Just down from Flowergate there are three churches almost adjacent to each other in the road, someone also told us that there is a leyline through Whitby, but you have to believe in leylines to believe that! Such religious fervour though is strange and one does wonder about it; probably a Victorian development when such a lot was being explored, and different factions of the christian church stood in opposition to each other. Dissent from the later centuries of English history was rife!
One thing of interest, is that the monastic order that had developed during the 7th/8th centuries believed in the 'six ages of man', and according to Bede they were living through the sixth age, which had a doomsday element at the end of the millenium, so that when the Scandinavian raids happened this was all part of God's Plan. To quote Bede;

The sixth age is now in progress.
The number of its generation and years is uncertain,
but at the age of decrepitude it will end even in the
death of the whole world.

which is of course very similar to the 2012 doomsday scenario we have from certain people today...
Whitby Abbey devastation; the most noble monasteries along the sea-coast are said to have been destroyed....a monastery of nuns at Tynesmouth, another of monks at Jarrow and Wearmouth, another of monks at Strenaeshale (Whitby), founded by the most blessed abbess Hild, who gathered many virgins there. These relentess chiefs then passed through Yorkshire, burning churches, cities and villages, and utterly destroying the people of whatever sex or age, together with the spoil and the cattle. Symeon 12th Century

'From the fury of the northmen, O lord, deliver us'
was a litany without need of vellum,
It was graven on the hearts of men whenever
and for as long as that fury fell

Ruswarp N. Yorks. Risewarp c.1146. Possibly silted land overgrown with brushwood. OE hris + wearp

Sleights is Old Norse, sletta 'flat land' with an English plural, like the Norman place name Eslettes.
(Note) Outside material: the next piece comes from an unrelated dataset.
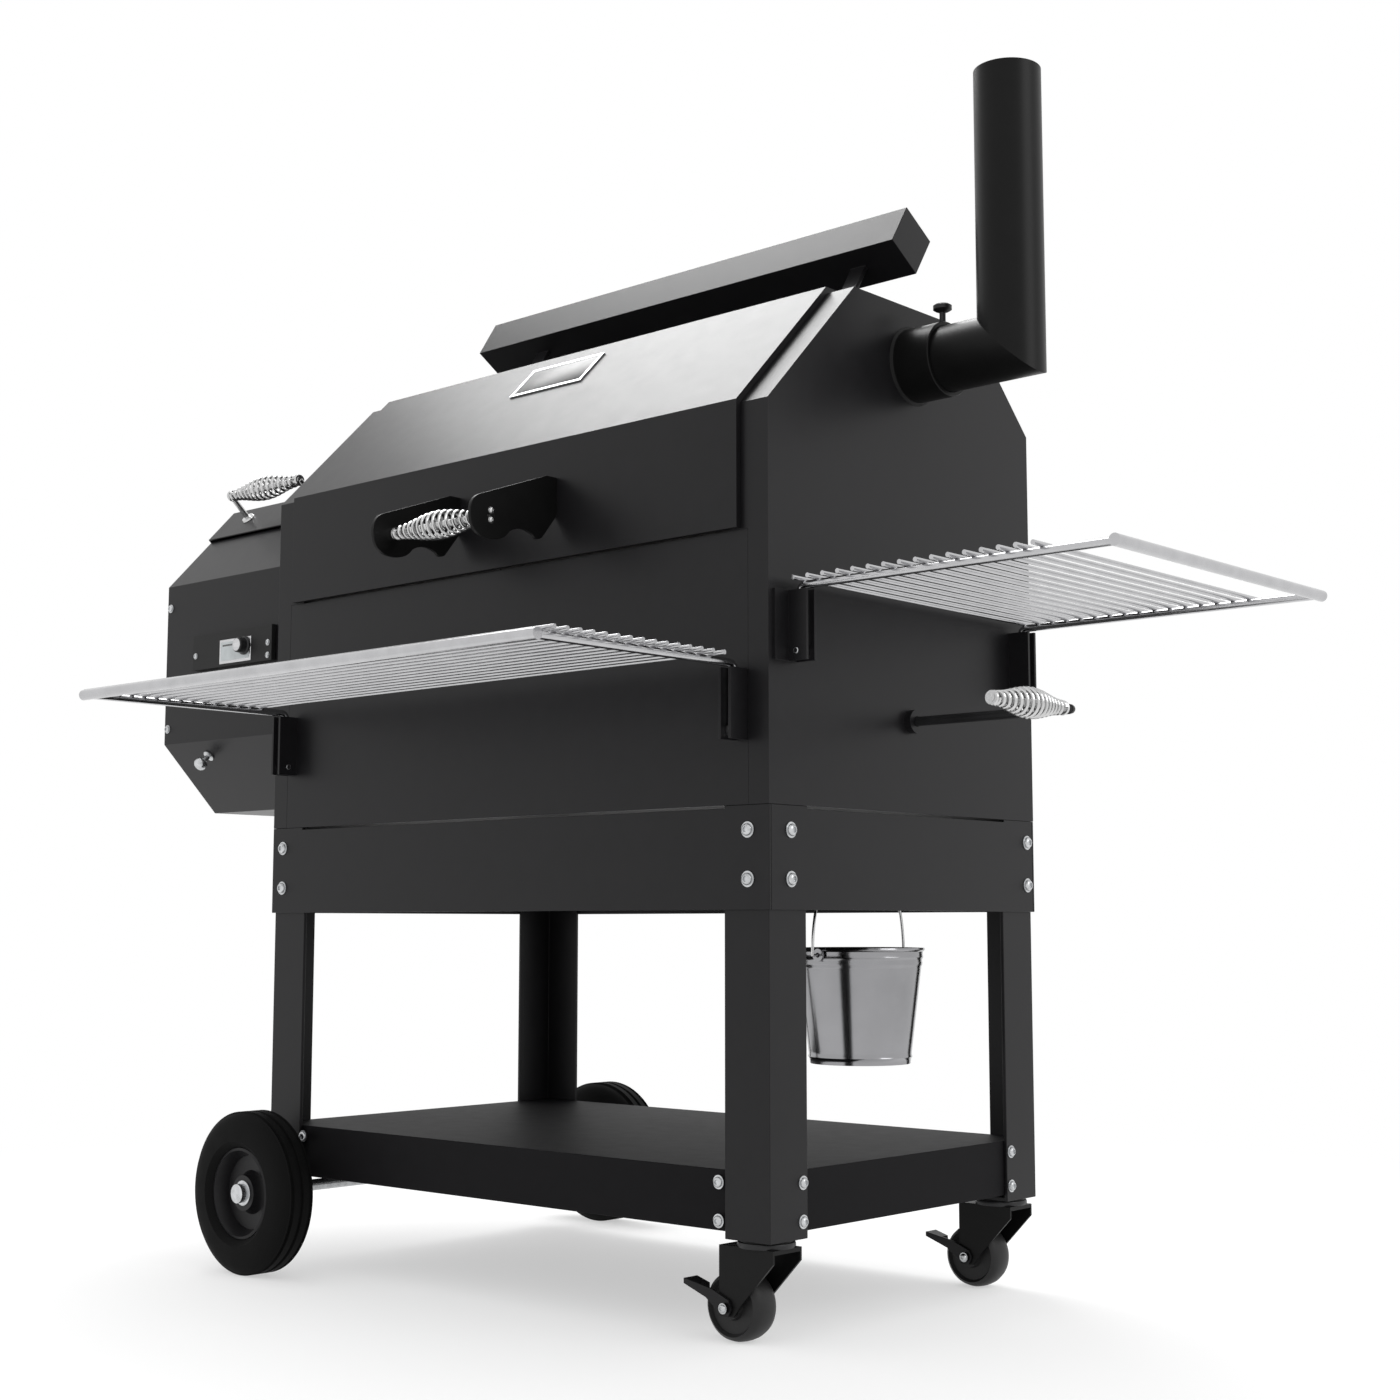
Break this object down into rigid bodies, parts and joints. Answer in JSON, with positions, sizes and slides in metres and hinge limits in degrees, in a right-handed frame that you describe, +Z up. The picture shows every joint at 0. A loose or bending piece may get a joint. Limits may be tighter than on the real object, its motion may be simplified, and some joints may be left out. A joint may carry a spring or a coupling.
{
  "type": "pellet smoker grill",
  "caption": "Wheeled cart smoker with a faceted cooking chamber, counterweighted door, side pellet hopper, elbow chimney, wire shelves and a hanging grease bucket.",
  "frame": {"origin": "centre of the footprint, on the floor", "axes": "+Z up, the door faces -Y, the chimney stands at +X and the hopper hangs at -X"},
  "size_m": [1.7058, 1.003, 1.549],
  "materials": {
    "black_paint": "satin powder coat",
    "inner_paint": "matt coat",
    "stainless": "polished wire and sheet",
    "zinc": "zinc plated",
    "tyre": "moulded rubber",
    "caster_tread": "moulded tread",
    "raw_steel": "dark enamelled steel"
  },
  "bodies": {
    "cart": {"leg_front_left": "black_paint", "leg_rear_left": "black_paint", "leg_front_right": "black_paint", "leg_rear_right": "black_paint", "apron_front": "black_paint", "apron_rear": "black_paint", "apron_left": "black_paint", "apron_right": "black_paint", "shelf_tray": "black_paint", "wheel_axle": "zinc", "end_plate_right": "black_paint", "end_plate_left": "black_paint", "front_panel": "black_paint", "rear_panel": "black_paint", "floor_panel": "inner_paint", "door_hinge_rod": "zinc", "drain_spout": "black_paint", "heat_diffuser": "raw_steel", "fire_pot": "raw_steel", "auger_tube": "raw_steel", "auger_motor": "inner_paint", "blower_housing": "inner_paint", "hopper_housing": "black_paint", "hopper_bin": "raw_steel", "chimney_collar": "black_paint", "controller_panel": "inner_paint"},
    "door": {"door": "black_paint", "door_grip": "stainless", "handle_bracket_left": "black_paint", "handle_bracket_right": "black_paint", "counterweight": "black_paint", "badge_plate": "stainless"},
    "hopper_lid": {"hopper_lid": "black_paint", "lid_handle": "stainless"},
    "damper": {"damper_rod": "zinc", "damper_grip": "stainless"},
    "wheel_front": {"tyre_front": "tyre", "rim_front": "black_paint"},
    "wheel_rear": {"tyre_rear": "tyre", "rim_rear": "black_paint"},
    "caster_fork_front": {"caster_fork_front": "zinc"},
    "caster_fork_rear": {"caster_fork_rear": "zinc"},
    "caster_wheel_front": {"caster_wheel_front": "caster_tread"},
    "caster_wheel_rear": {"caster_wheel_rear": "caster_tread"},
    "brake_pedal_front": {"brake_pedal_front": "black_paint"},
    "brake_pedal_rear": {"brake_pedal_rear": "black_paint"},
    "front_shelf": {"front_shelf": "stainless"},
    "side_shelf": {"side_shelf": "stainless"},
    "bail": {"bail": "stainless"},
    "bucket": {"bucket": "stainless"},
    "chimney": {"chimney_stack": "black_paint"},
    "thumbscrew": {"thumbscrew": "stainless"},
    "controller_knob": {"controller_knob": "stainless"},
    "cleanout_knob": {"cleanout_knob": "zinc"},
    "auger": {"auger": "zinc"},
    "fan_wheel": {"fan_wheel": "inner_paint"},
    "cooking_grate_left": {"cooking_grate_left": "raw_steel"},
    "cooking_grate_right": {"cooking_grate_right": "raw_steel"},
    "drip_tray": {"drip_tray": "raw_steel"}
  },
  "joints": [
    {"name": "door_hinge", "type": "hinge", "parent": "cart", "child": "door", "pos_m": [-0.0621, 0.2865, 1.284], "axis": [-1, 0, 0], "range_deg": [0, 85]},
    {"name": "hopper_lid_hinge", "type": "hinge", "parent": "cart", "child": "hopper_lid", "pos_m": [-0.6911, 0.3305, 1.15], "axis": [-1, 0, 0], "range_deg": [0, 100]},
    {"name": "damper_slide", "type": "slide", "parent": "cart", "child": "damper", "axis": [1, 0, 0], "range_m": [-0.15, 0]},
    {"name": "wheel_front_spin", "type": "hinge", "parent": "cart", "child": "wheel_front", "pos_m": [-0.4681, -0.2245, 0.111], "axis": [0, 1, 0], "continuous": true},
    {"name": "wheel_rear_spin", "type": "hinge", "parent": "cart", "child": "wheel_rear", "pos_m": [-0.4681, 0.4715, 0.111], "axis": [0, 1, 0], "continuous": true},
    {"name": "caster_front_swivel", "type": "hinge", "parent": "cart", "child": "caster_fork_front", "pos_m": [0.3709, -0.1195, 0.1], "axis": [0, 0, 1], "continuous": true},
    {"name": "caster_front_roll", "type": "hinge", "parent": "caster_fork_front", "child": "caster_wheel_front", "pos_m": [0.3329, -0.1195, 0.041], "axis": [0, 1, 0], "continuous": true},
    {"name": "brake_pedal_front_press", "type": "hinge", "parent": "caster_fork_front", "child": "brake_pedal_front", "pos_m": [0.3329, -0.1195, 0.041], "axis": [0, -1, 0], "range_deg": [0, 15]},
    {"name": "caster_rear_swivel", "type": "hinge", "parent": "cart", "child": "caster_fork_rear", "pos_m": [0.3709, 0.3665, 0.1], "axis": [0, 0, 1], "continuous": true},
    {"name": "caster_rear_roll", "type": "hinge", "parent": "caster_fork_rear", "child": "caster_wheel_rear", "pos_m": [0.3329, 0.3665, 0.041], "axis": [0, 1, 0], "continuous": true},
    {"name": "brake_pedal_rear_press", "type": "hinge", "parent": "caster_fork_rear", "child": "brake_pedal_rear", "pos_m": [0.3329, 0.3665, 0.041], "axis": [0, -1, 0], "range_deg": [0, 15]},
    {"name": "front_shelf_fold", "type": "hinge", "parent": "cart", "child": "front_shelf", "pos_m": [-0.0621, -0.1705, 0.705], "axis": [1, 0, 0], "range_deg": [0, 88]},
    {"name": "side_shelf_lift", "type": "slide", "parent": "cart", "child": "side_shelf", "axis": [0, 0, 1], "range_m": [0, 0.08]},
    {"name": "bail_swing", "type": "hinge", "parent": "cart", "child": "bail", "pos_m": [0.3119, 0.1385, 0.59], "axis": [0, 1, 0], "range_deg": [-10, 10]},
    {"name": "bucket_swing", "type": "hinge", "parent": "bail", "child": "bucket", "pos_m": [0.3119, 0.1385, 0.441], "axis": [0, 1, 0], "range_deg": [-15, 15]},
    {"name": "chimney_turn", "type": "hinge", "parent": "cart", "child": "chimney", "pos_m": [0.4379, 0.1375, 1.195], "axis": [1, 0, 0], "range_deg": [-90, 90]},
    {"name": "thumbscrew_turn", "type": "hinge", "parent": "cart", "child": "thumbscrew", "pos_m": [0.4549, 0.1375, 1.24], "axis": [0, 0, 1], "continuous": true},
    {"name": "controller_knob_turn", "type": "hinge", "parent": "cart", "child": "controller_knob", "pos_m": [-0.6301, -0.1555, 0.898], "axis": [0, -1, 0], "range_deg": [-135, 135]},
    {"name": "cleanout_knob_turn", "type": "hinge", "parent": "cart", "child": "cleanout_knob", "pos_m": [-0.7551, -0.1163, 0.74062], "axis": [0, -0.7278, -0.6858], "range_deg": [0, 90]},
    {"name": "auger_turn", "type": "hinge", "parent": "cart", "child": "auger", "pos_m": [-0.5621, 0.1375, 0.7], "axis": [1, 0, 0], "continuous": true},
    {"name": "fan_turn", "type": "hinge", "parent": "cart", "child": "fan_wheel", "pos_m": [-0.6281, 0.2435, 0.7018], "axis": [1, 0, 0], "continuous": true},
    {"name": "cooking_grate_left_lift", "type": "slide", "parent": "cart", "child": "cooking_grate_left", "axis": [0, 0, 1], "range_m": [0, 0.1]},
    {"name": "cooking_grate_right_lift", "type": "slide", "parent": "cart", "child": "cooking_grate_right", "axis": [0, 0, 1], "range_m": [0, 0.1]},
    {"name": "drip_tray_lift", "type": "slide", "parent": "cart", "child": "drip_tray", "axis": [0, 0, 1], "range_m": [0, 0.05]}
  ]
}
The parish comprised in 1831 the townships of Aislaby, Hawsker cum Stainsacre, Newholm cum Dunsley, Ruswarp, Ugglebarnby and Whitby and the chapelry of Eskdaleside. Of these Aislaby became a separate ecclesiastical parish in 1865, Ruswarp in 1870 and Hawsker cum Stainsacre in 1878. A new township was separated from that of Hawsker cum Stainsacre in 1894 and named Helredal; it forms part of the Whitby Urban District. The parish of Aislaby includes the hamlet of Briggswath, that of Eskdaleside cum Ugglebarnby includes Grosmont, Iburndale, Little Beck and Sleights, that of Ruswarp Boghall, Ewe Cote, Fishburn Park, High Stakesby and West Cliff, that of Whitby Burtree Cragg and Haggerlythe. The entire area is 14,844 acres, including 228 acres of foreshore. The crops are wheat, barley and oats. An Inclosure Act was passed for the moors, commons and wastes of the manors of Eskdaleside and Ugglebarnby in 1760, another for Dunsley Moor in 1793. Jet has been worked from Saxon times. The local sandstone is excellent, and has been used in the great breakwaters at Whitby and for London Bridge, the Admiralty Pier at Dover and the facing of the old Houses of Parliament. The Whitby Stone Company was formed in 1834 to work quarries of basalt, grit, ironstone and cement stone. The Brick and Tile Company, founded in 1838, had works near the railway between Ruswarp and Sleights. Alum was worked from the 17th to the 19th century. The fact that Whitby Abbey in about 1200 agreed to send 2,000 herrings yearly to Thornton Dale suggests that the salting of herring was an early industry, and the 11th-century fish-tithe is significant.